While the influence of communist ideology has declined since its mid-twentieth century peak, it is far from dead. Largely unreformed communist regimes remain in power in Cuba and North Korea. In Venezuela, the Marxist government's socialist policies have resulted in political repression, the starvation of children, and a massive refugee crisis—the biggest in the history of the Western hemisphere. The regime continues to hold on to power by means of repression, despite growing international and domestic opposition.

In Russia, the authoritarian regime of former KGB Colonel Vladimir Putin has embarked on a wholesale whitewashing of communism's historical record. In China, the Communist Party remains in power (albeit after having abandoned many of its previous socialist economic policies), and has recently become less tolerant of criticism of the mass murders of the Mao era (part of a more general turn towards greater repression).

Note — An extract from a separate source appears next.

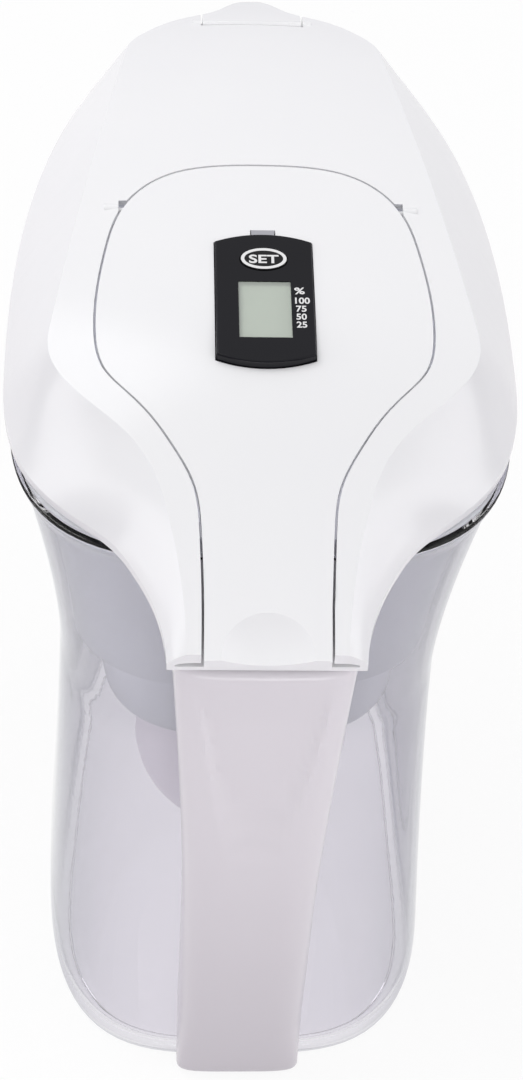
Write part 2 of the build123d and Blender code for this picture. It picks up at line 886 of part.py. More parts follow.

In sum, we need Victims of Communism Day because we have never given sufficient recognition to the victims of the modern world's most murderous ideology or come close to fully appreciating the lessons of this awful era in world history. In addition, that ideology, and variants thereof, still have a substantial number of adherents in many parts of the world, and still retains considerable intellectual respectability even among many who do not actually endorse it. Just as Holocaust Memorial Day serves as a bulwark against the reemergence of fascism, so this day of observance can help guard against the return to favor of the only ideology with an even greater number of victims.